Task objective
Filter the data for lines with the word "joints", then copy every line so identified.

Material
=-=-=-=-=

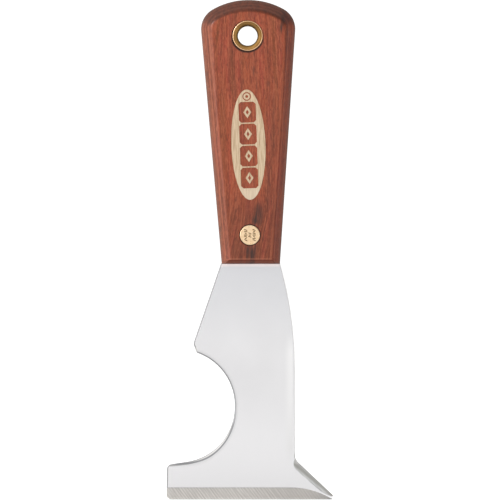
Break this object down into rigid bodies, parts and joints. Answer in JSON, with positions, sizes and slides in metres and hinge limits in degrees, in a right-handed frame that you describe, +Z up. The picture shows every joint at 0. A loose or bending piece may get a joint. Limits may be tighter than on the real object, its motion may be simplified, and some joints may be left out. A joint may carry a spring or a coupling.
{
  "type": "painters multi tool",
  "caption": "Flat steel scraper with a chisel edge, roller notch and pointed corner, riveted between bevelled rosewood handle scales.",
  "frame": {"origin": "centre of the hang hole, in the middle of the tang's thickness", "axes": "+Z up the handle from the scraping edge to the butt, -Y out of the blade's ground front face, +X from the roller notch to the pointed corner"},
  "size_m": [0.0635, 0.018, 0.1903],
  "materials": {
    "steel": "polished, ground bevels",
    "rosewood": "lacquered",
    "brass": "polished",
    "gold_foil": "satin foil"
  },
  "bodies": {
    "root": {"blade": "steel", "front_scale": "rosewood", "rear_scale": "rosewood", "eyelet": "brass", "eyelet_washer": "brass", "rivet_socket": "brass", "rivet_pin": "brass", "foil_mark": "gold_foil"}
  },
  "joints": []
}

=-=-=-=-=

Problem solution
Break this object down into rigid bodies, parts and joints. Answer in JSON, with positions, sizes and slides in metres and hinge limits in degrees, in a right-handed frame that you describe, +Z up. The picture shows every joint at 0. A loose or bending piece may get a joint. Limits may be tighter than on the real object, its motion may be simplified, and some joints may be left out. A joint may carry a spring or a coupling.
  "joints": []